Retirar da vitória do PSD em Lisboa apenas um cartão amarelo ao governo e um descontentamento crescente em relação ao status quo e ao incumbente é altamente penalizador e injusto para o candidato vencedor, que fez história contra todas as expectativas e previsões ao impedir Fernando Medina de cumprir o seu terceiro mandato. A coligação Novos Tempos ganhou, em primeiro lugar, porque é encabeçada por Carlos Moedas. Foi nele que a maioria dos eleitores lisboetas apostaram e foi a ele que confiaram a gestão dos desígnios da cidade nos próximos quatro anos.
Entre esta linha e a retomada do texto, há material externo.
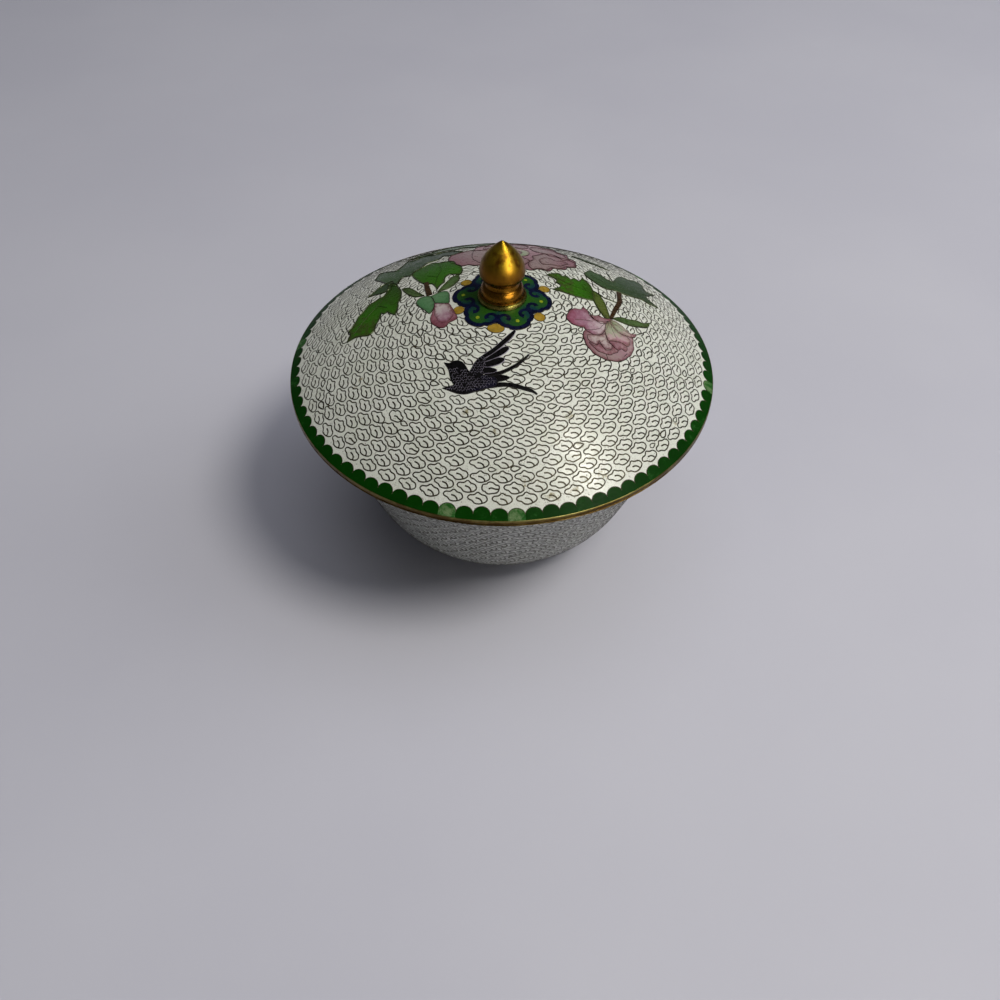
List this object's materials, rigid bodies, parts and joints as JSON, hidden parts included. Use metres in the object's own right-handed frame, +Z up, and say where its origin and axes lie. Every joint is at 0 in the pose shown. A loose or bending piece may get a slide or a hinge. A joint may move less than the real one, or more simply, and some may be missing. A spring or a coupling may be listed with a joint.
{
  "type": "cloisonne lidded bowl",
  "caption": "Footed enamelled bowl with a flared rim and a loose domed lid topped by a turned brass bud finial.",
  "frame": {"origin": "middle of the foot ring's underside, where the bowl stands", "axes": "+Z up along the axis of every turned piece, +X to the right and -Y to the front, where the swallow is"},
  "size_m": [0.127, 0.127, 0.1014],
  "materials": {
    "white_enamel": "gloss",
    "gilt_brass": "satin",
    "cloison_wire": "satin",
    "green_enamel": "gloss",
    "leaf_enamel": "gloss",
    "pink_enamel": "gloss",
    "navy_enamel": "gloss",
    "ochre_enamel": "gloss",
    "black_enamel": "gloss",
    "turquoise_enamel": "gloss"
  },
  "bodies": {
    "root": {"bowl": "white_enamel", "lid": "white_enamel", "finial": "gilt_brass"}
  },
  "joints": []
}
Acreditando no seu projeto e na equipa que escolheu para o implementar.
Ouvi retirarem-se conclusões sobre o resultado da capital estar associado à arrogância de Medina, ao desgaste da governação socialista, ou ser um aviso à navegação feito ao governo. Ouvi deduzir que a vitória do PSD em Lisboa é sobretudo um “sim” expressivo a Rui Rio.
Tais análises são, no mínimo, forçadas. Garantidamente, são ilações secundárias que servem o propósito do combate político generalizado, compreensivelmente, porque Lisboa é um bastião eleitoral para qualquer partido, e porque é preciso manter a disputa política em momentos não eleitorais. Ganhar Lisboa não é um facto de somenos importância. Mas a vitória é partilhada e tem de ser segmentada com vários pesos e medidas.
Os factos já demonstraram que as autárquicas não traduzem intenções nacionais. Mas deixam respirar sentimentos, predisposições, aversões e empatias. A leitura mais cautelosa e, a meu ver, mais adequada, passa por considerar que os líderes nacionais ora vão à boleia dos resultados locais, ora por arrasto com eles.
Estando à mercê de características pessoais dos candidatos como a popularidade, o caráter e a capacidade de comunicação e de liderança, pouco depende deles (para além da escolha dos candidatos), não deixando de lhes ser atribuídas as causas e as consequências. Sobretudo as más.
E porque jogam o seu futuro político em eleições em que não são candidatos, sujeitando-se “à sorte”, às vezes corre bem – como aconteceu ao PSD e a Rui Rio, – outras vezes, corre mal. Nestes casos, dá-se o princípio do fim de uma era política.